‘Don’t be mad at that shark.’ NC teen who survived attack is focus of new ABC special.
A North Carolina teenager who lost her leg in a shark attack last summer is the focus of a new Robin Roberts special airing this week on ABC.
Paige Winter of New Bern was 17 years old when she was bitten by a shark while swimming with family members in waist-deep water at Fort Macon State Park on Atlantic Beach in June 2019.
Her father, Charlie Winter, a paramedic firefighter, punched the shark repeatedly as he pulled Paige from its mouth and got her to shore. As she was being rescued, her skin gray from blood loss and her leg already “pretty much gone,” Charlie said Paige remained calm.
On the ambulance ride to the hospital, Paige told her dad, “Don’t be mad at that shark. It’s just a shark, doing its shark thing. Don’t be mad at it!”
That is your first clue that Paige Winter is no ordinary person.
Paige ended up losing her left leg and two fingers from her left hand. But she was cracking jokes for her dad’s hospital videos within hours of her amputation, and moving around with a walker within days.
“Joking about it has made it not quite as dark a place,” Paige says in “Shark Attack: The Paige Winter Story,” which airs at 10 p.m. Thursday on ABC.
“It has genuinely really helped me through this whole process. I feel like if I just sat down and moped about not having a leg, that would be more of a setback than it already was.”
Paige’s incredible progress over the past year is chronicled through video taken by her dad and by the ABC News crew. Robin Roberts visited Paige at Vidant Medical Center in Greenville about two weeks after the shark attack for the first of a series of interviews with her and her family, and with her doctors and a circle of friends.

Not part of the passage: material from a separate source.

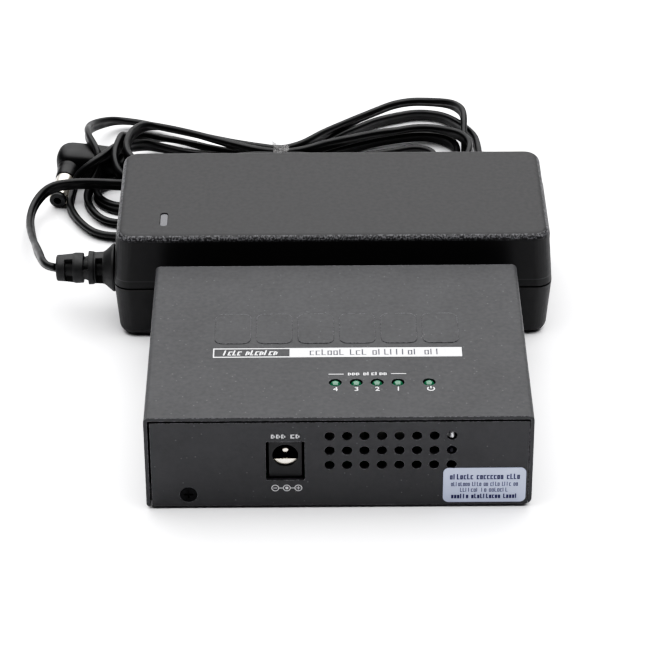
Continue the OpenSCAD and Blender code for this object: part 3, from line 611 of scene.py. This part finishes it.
# head as (along it, half depth, half height)
HEAD_STATIONS = ((-4.58, 0, 0), (-4.56, 1.2, 1.4), (-4.4, 2.4, 2.7), (-3.9, 3.5, 3.8), (-3, 4.4, 4.6),
                 (-1.8, 4.9, 5.15), (-0.4, 5.08, 5.38), (2, 5.05, 5.36), (5, 4.95, 5.3), (8, 4.85, 5.2),
                 (11, 4.75, 5.05), (12.5, 4.4, 4.6), (14, 3.8, 3.9), (15.4, 3.1, 3.1), (16.1, 2.9, 2.9),
                 (16.35, 2.6, 2.6), (16.38, 0, 0))
# collar as (from the head's axis, radius)
COLLAR_OUTLINE = ((2, 0), (2, 3.58), (5.3, 3.58), (5.6, 3.4), (6.2, 3.32), (8.9, 3.12), (9.3, 3), (9.48, 2.8),
                  (9.48, 0))
SIDES = 40
HEAD_SQUARE = 0.75                          # below 1, the head's section is squarer than an oval


def plug_place(x, y, z):
    """A place given from the plug's corner, along its arm, across and up, in the row's frame."""
    turned = Euler([math.radians(a) for a in PLUG_TURN]).to_matrix() @ Vector((x, y, z))
    return turned + Vector(PLUG_AT)


def rings_to_mesh(name, rings):
    """Joins closed rings of equally many points."""
    count = len(rings[0])
    faces = [(i * count + k, i * count + (k + 1) % count, (i + 1) * count + (k + 1) % count,
              (i + 1) * count + k) for i in range(len(rings) - 1) for k in range(count)]
    thing = mesh_from(name, [p for ring in rings for p in ring], faces)
    tidy_mesh(thing)
    return thing


def squared(value, power):
    """A cosine or sine bent towards the sides of a square."""
    return math.copysign(abs(value) ** power, value)


def make_plug_head():
    turn = [2 * math.pi * k / SIDES for k in range(SIDES)]
    corners = [(squared(math.cos(a), HEAD_SQUARE), squared(math.sin(a), HEAD_SQUARE)) for a in turn]
    body = [[plug_place(x, deep * c, high * s) for c, s in corners] for x, deep, high in HEAD_STATIONS]
    collar = [[plug_place(r * math.cos(a), -s, r * math.sin(a)) for a in turn] for s, r in COLLAR_OUTLINE]
    dress(rings_to_mesh("plug_body", body), "lead_rubber", "power_adapter", "plug_head")
    dress(rings_to_mesh("plug_collar", collar), "lead_rubber", "power_adapter", "plug_head")


make_plug_head()

# ---------- tie ----------

TIE_BUNDLE = ((99.1, 110.9), (0.35, 9.7))   # what it goes round, in y and z
TIE_WIDE = 4.4
TIE_FILM = 0.22
TIE_TURN, TIE_ACROSS = 44, 6                # faces round it and across it
TIE_SQUARE = 0.6
TIE_LOW = 0.08                              # its inner face over the floor
CREASE = 0.1
EDGE_WAVE = 0.25
# loose ends as (name, side, rise, middle in y)
TIE_ENDS = (("tie_end_left", -1, 1.5, 106), ("tie_end_right", 1, 0.9, 104))


def ragged(amount):
    """A random step of up to this much either way."""
    return float(strokes.uniform(-amount, amount))


def make_tie():
    """A strip of clear film round the bundle, with creased edges, and its two loose ends."""
    (y0, y1), (z0, z1) = TIE_BUNDLE
    middle, half = ((y0 + y1) / 2, (z0 + z1) / 2), ((y1 - y0) / 2, (z1 - z0) / 2)
    points, faces = [], []
    for k in range(TIE_TURN):
        angle = 2 * math.pi * k / TIE_TURN
        out = [squared(math.cos(angle), TIE_SQUARE), squared(math.sin(angle), TIE_SQUARE)]
        lean, puff = ragged(EDGE_WAVE), 1 + ragged(0.02)
        for layer in (0, TIE_FILM):
            for j in range(TIE_ACROSS + 1):
                x = TIE_X + lean + (j / TIE_ACROSS - 0.5) * (TIE_WIDE + ragged(EDGE_WAVE))
                crease = ragged(CREASE)
                y, z = (middle[i] + out[i] * (half[i] * puff + crease + layer) for i in (0, 1))
                points.append((x, y, max(z, TIE_LOW + layer / 2)))
    top = TIE_ACROSS + 1
    for k in range(TIE_TURN):
        here, there = 2 * top * k, 2 * top * ((k + 1) % TIE_TURN)
        for j in range(TIE_ACROSS):
            faces.append((here + j, here + j + 1, there + j + 1, there + j))
            faces.append((here + top + j, there + top + j, there + top + j + 1, here + top + j + 1))
        for j in (0, TIE_ACROSS):
            faces.append((here + j, there + j, there + j + top, here + j + top))
    band = mesh_from("tie_band", points, faces)
    tidy_mesh(band)
    dress(band, "tie_plastic", "power_adapter", "cord_tie")
    for name, side, lift, back in TIE_ENDS:
        tab = [(TIE_X + side * (0.4 + 2.1 * s) + ragged(CREASE),
                back + 1.6 * (w - 0.5) * (1 + 0.3 * s) + ragged(0.15),
                z1 + 0.25 + lift * s + 0.35 * w + film) for film in (0, TIE_FILM)
               for s in (0, 0.35, 0.7, 1) for w in (0, 0.5, 1)]
        loose = mesh_from(name, tab, slab_faces(4, 3))
        tidy_mesh(loose)
        dress(loose, "tie_plastic", "power_adapter", "cord_tie")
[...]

Paige spent one month and one day in the hospital, and when it was time to be fitted for her prosthetic leg, she “wheeled into a leg appointment and walked out of it” — stunning everyone.
“What we’re witnessing does not happen,” the prosthetist says as Paige walks without holding rails. “Absolutely amazing.”

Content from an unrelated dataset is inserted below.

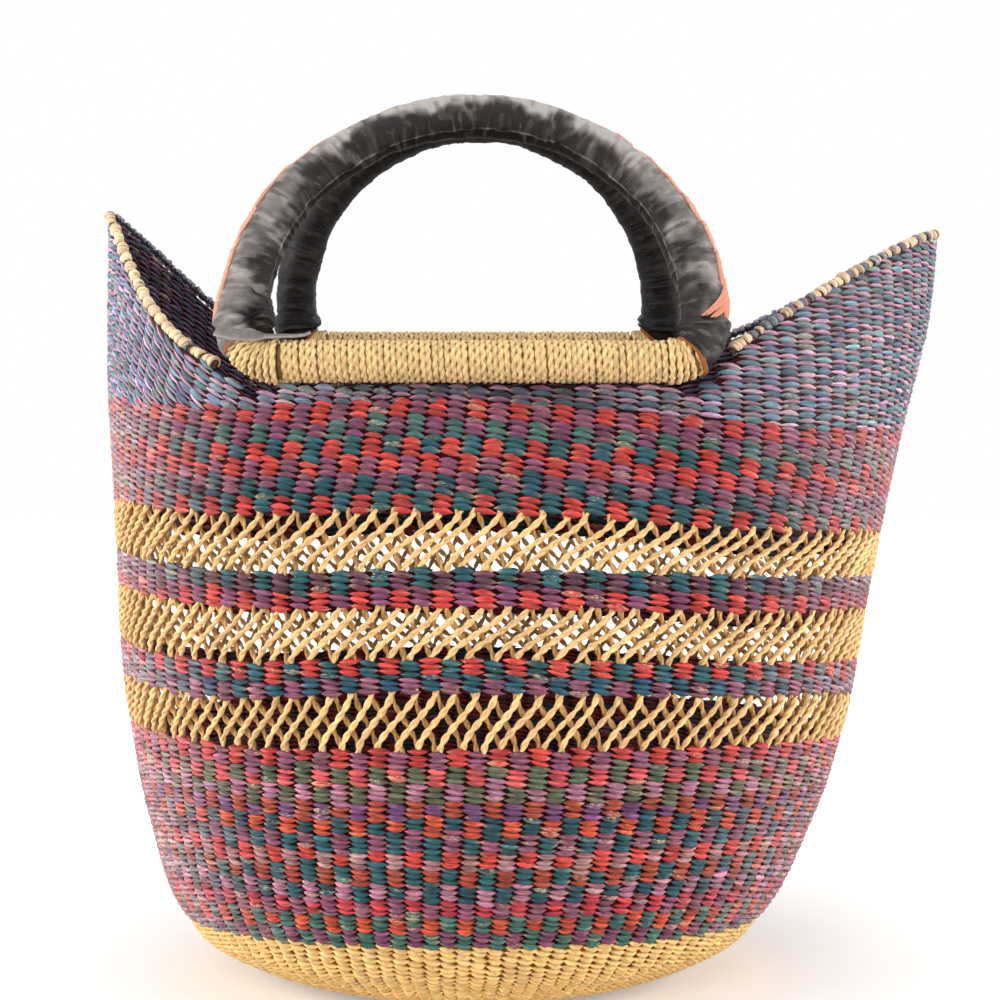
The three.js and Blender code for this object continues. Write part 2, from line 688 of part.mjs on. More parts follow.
// Tail of the lacing that lies along the roll beside the left foot
function thongTail(outward) {
  const lean = radians(TAIL_ANGLE) * outward;
  const up = new THREE.Vector3(0, Math.sin(lean), Math.cos(lean));
  const side = new THREE.Vector3(0, Math.cos(lean), -Math.sin(lean));
  const stops = TAIL_WIDTHS.map((width, i) => {
    const x = TOUCH_GAP - elbowX + (TAIL_LENGTH * i) / (TAIL_WIDTHS.length - 1);
    const at = new THREE.Vector3(x, 0, 0).addScaledVector(up, rollRadius + TOUCH_GAP);
    return { at, side: side.clone().multiplyScalar(width), up };
  });
  const section = [[-0.5, 0], [0.5, 0], [0.5, TAIL_THICKNESS], [-0.5, TAIL_THICKNESS]];
  return sweep(stops, section).geometry();
}

// Sleeve and winding of one rim roll
function rimRoll(name, side) {
  const group = new THREE.Group();
  group.position.set(HANDLE_SHIFT, side.rodY, side.rodHeight);
  group.add(
    piece(`${name}_rim_sleeve`, tubeAlongX(-rollEnd, rollEnd, SLEEVE_RADIUS, boreRadius), straw),
    piece(`${name}_rim_winding`, rimWinding(), straw),
  );
  return group;
}

// One handle, built upright on its bar and then leaned in over the mouth
function handle(name, side, outward) {
  const group = new THREE.Group();
  group.position.set(HANDLE_SHIFT, side.rodY, side.rodHeight);
  group.rotation.x = radians(HANDLE_LEAN) * outward;
  group.add(
    piece(`${name}_handle_bar`, handleRod(), straw),
    piece(`${name}_handle_grip`, grip(), darkLeather),
    piece(`${name}_handle_seam`, seam(), coralThong),
  );
  for (const [hand, sign] of [['left', -1], ['right', 1]]) {
    const from = sign * (rollEnd + RUN_GAP);
    const to = sign * (elbowX - TOUCH_GAP);
    const binding = tubeAlongX(Math.min(from, to), Math.max(from, to), BINDING_RADIUS, boreRadius);
    group.add(
      piece(`${name}_${hand}_collar`, collar(sign), darkLeather),
      piece(`${name}_${hand}_binding`, binding, tanLeather),
    );
  }
  return group;
}

const basket = new THREE.Group();
const [rearRightQuarter, rearLeftQuarter, frontLeftQuarter, frontRightQuarter] = crownQuarters;
const frontHandle = handle('front', frontSide, -1);
frontHandle.add(piece('front_thong_tail', thongTail(-1), darkLeather));
basket.add(
  piece('base_floor', baseFloor(), straw),
  piece('base_side', weaveBand(BASE_EDGE_LEVEL, BASE_TOP, BASE_SIDE_SPANS), straw),
  piece('lower_band', weaveBand(BASE_TOP, LOWER_LATTICE_BOTTOM, LOWER_BAND_SPANS), dyedWeave),
  piece('lower_lattice', lattice(LOWER_LATTICE_BOTTOM, LOWER_LATTICE_TOP), straw),
  piece('lower_stripe', weaveBand(LOWER_LATTICE_TOP, MIDDLE_LATTICE_BOTTOM, 1), dyedWeave),
  piece('middle_lattice', lattice(MIDDLE_LATTICE_BOTTOM, MIDDLE_LATTICE_TOP), straw),
  piece('upper_stripe', weaveBand(MIDDLE_LATTICE_TOP, UPPER_LATTICE_BOTTOM, 1), dyedWeave),
  piece('upper_lattice', lattice(UPPER_LATTICE_BOTTOM, UPPER_LATTICE_TOP), straw),
  piece('upper_band', weaveBand(UPPER_LATTICE_TOP, CROWN_BOTTOM, UPPER_BAND_SPANS), dyedWeave),
  piece('wing_weave', wingWeaveBand(), wingWeave),
  piece('left_wing_edging', wingEdging(frontLeftQuarter, rearLeftQuarter), straw),
  piece('right_wing_edging', wingEdging(frontRightQuarter, rearRightQuarter), straw),
  rimRoll('front', frontSide),
  rimRoll('rear', rearSide),
  frontHandle,
  handle('rear', rearSide, 1),
);

export default basket;
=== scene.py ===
"""A twined straw basket with two raised wings and two leather-bound loop handles.

Every stitch of the weave is a small spindle of straw laid on the curved wall, every cord of the
openwork is twisted from two plies, and the handles are wrapped in creased leather. Lengths are
millimetres until a mesh is made, and metres after that.
"""

import itertools

import bpy
import numpy as np
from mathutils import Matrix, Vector

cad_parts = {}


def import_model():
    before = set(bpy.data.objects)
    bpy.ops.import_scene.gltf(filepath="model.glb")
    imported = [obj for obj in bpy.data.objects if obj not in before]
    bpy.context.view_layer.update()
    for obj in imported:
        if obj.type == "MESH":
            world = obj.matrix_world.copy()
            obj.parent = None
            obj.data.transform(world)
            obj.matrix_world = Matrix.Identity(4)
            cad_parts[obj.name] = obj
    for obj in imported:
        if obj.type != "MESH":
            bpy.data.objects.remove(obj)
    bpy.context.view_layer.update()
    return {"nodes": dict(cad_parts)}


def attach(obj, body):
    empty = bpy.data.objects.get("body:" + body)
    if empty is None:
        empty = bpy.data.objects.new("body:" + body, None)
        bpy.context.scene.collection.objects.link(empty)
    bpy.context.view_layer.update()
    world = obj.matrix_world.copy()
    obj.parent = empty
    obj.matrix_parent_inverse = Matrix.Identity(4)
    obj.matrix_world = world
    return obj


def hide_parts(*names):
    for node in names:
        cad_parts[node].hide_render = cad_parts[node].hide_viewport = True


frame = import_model()

MM = 0.001


def put(name, data):
    """A new object in the scene."""
    item = bpy.data.objects.new(name, data)
    bpy.context.scene.collection.objects.link(item)
    return item


# The camera stands where the photograph was taken from
PHOTO_WIDTH = 1000
FOCAL_PIXELS = 1547
SENSOR_WIDTH = 36
CAMERA_PLACE = (13.7, -850, 253.6)

camera_data = bpy.data.cameras.new("camera")
camera_data.sensor_width = SENSOR_WIDTH
camera_data.lens = SENSOR_WIDTH * FOCAL_PIXELS / PHOTO_WIDTH
camera = put("camera", camera_data)
camera.location = [MM * v for v in CAMERA_PLACE]
camera.rotation_euler = (np.pi / 2, 0, 0)
bpy.context.scene.camera = camera

# Outline of the wall, row by row, with the same sizes as the construction: level, reach to the
# right, left, front and rear, tilt at the right, left and rear, squareness, and point of the tips
STATIONS = np.array([
    (0, 76, 74, 64, 64, 0, 0, 0, 2, 0.5),
    (5, 106, 107, 88, 88, 0, 0, 0, 2, 0.5),
    (16, 133, 135, 104, 104, -2, -2, -1.5, 2.05, 0.5),
    (40, 155.5, 156.5, 118, 118, -8.5, -8.5, -6, 2.1, 0.5),
    (90, 183, 176, 134, 134, -8, -6, -10, 2.2, 0.5),
    (140, 198, 185, 141, 141, -15, -12, -14, 2.3, 0.51),
    (164, 204, 190, 142, 142, -16, -4, -16, 2.4, 0.52),
    (204, 212, 193, 141, 142, -12, 2.5, -18.5, 2.7, 0.55),
    (248, 221, 196, 132, 136, -12.5, 6, -13, 3.3, 0.6),
    (302, 235, 201, 110, 119, -8.8, 10, -11, 4.6, 0.75),
    (360, 250.5, 202.3, 85.6, 101.2, -6, 10, -9.3, 4.45, 0.87),
    (402, 255, 203, 68, 88, -4, 10, -8, 4, 0.95),
])
WALL = 4.6
BASE_TOP = 40.7
LOWER_LATTICE = (139.8, 164.1)
MIDDLE_LATTICE = (180.2, 204.5)
UPPER_LATTICE = (222.4, 248.5)
CROWN_BOTTOM = 302.5

# Crown, rolls and handles
LEFT_TIP_HEIGHT = 408
RIGHT_TIP_HEIGHT = 397
FRONT_ROD_HEIGHT = 320.3
REAR_ROD_HEIGHT = 347
HANDLE_SHIFT = 0.8
HANDLE_LEAN = np.radians(18)
ARCH_RADIUS = 111.5
ARCH_CENTRE = 23.5
ELBOW_RADIUS = 15
COLLAR_REACH = 13
ROLL_RADIUS = 10.52
ROLL_END = 93.5
TOUCH_GAP = 0.3
FOOT_CLEARANCE = 1.8
ELBOW_X = ARCH_RADIUS - ELBOW_RADIUS

# Places round the wall, in quarter turns from the right tip
RIGHT, REAR, LEFT, FRONT, FULL_TURN = 0, 1, 2, 3, 4

random = np.random.default_rng(28)


def linear(code):
    """Linear colour of a six-digit colour code."""
    share = np.array([int(code[i:i + 2], 16) for i in (0, 2, 4)]) / 255
    return np.where(share < 0.04045, share / 12.92, ((share + 0.055) / 1.055) ** 2.4)


def smooth_step(low, high, value):
    part = np.clip((value - low) / (high - low), 0, 1)
    return part * part * (3 - 2 * part)


def unit(vectors):
    return vectors / np.maximum(np.linalg.norm(vectors, axis=-1, keepdims=True), 1e-9)


def circle(count):
    """Angles at equal steps round a full circle."""
    return 2 * np.pi * np.arange(count) / count


def span(angles, first, second):
    """Directions at some angles in the plane of two others."""
    return np.cos(angles)[..., None] * first + np.sin(angles)[..., None] * second


def stacked(*parts):
    """Vectors from components that broadcast against each other."""
    return np.stack(np.broadcast_arrays(*parts), -1)


def lengths_along(lines):
    """Length along each line up to each of its points."""
    steps = np.linalg.norm(np.diff(lines, axis=-2), axis=-1)
    return np.concatenate([np.zeros_like(steps[..., :1]), np.cumsum(steps, axis=-1)], axis=-1)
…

And she didn’t just return to high school that fall, she crushed her senior year, trying out for plays and running for Homecoming Queen.
Paige sometimes has down moments, but mostly, her outlook is remarkable. Her spirit is inspiring.
At the end of the special, Paige talks about her dreams for the future. And there’s no doubt she will crush that, too.
She wants to be an environmental activist, wants to save the ocean and marine life.
And she still wants people to not be mad at sharks.
“Sharks are very demonized,” Paige says. “They’re mostly docile creatures. They’re not monsters.”
Watch ‘Shark Attack: The Paige Winter Story’
“Shark Attack: The Paige Winter Story” airs at 10 p.m. on Thursday, Sept. 10 on ABC.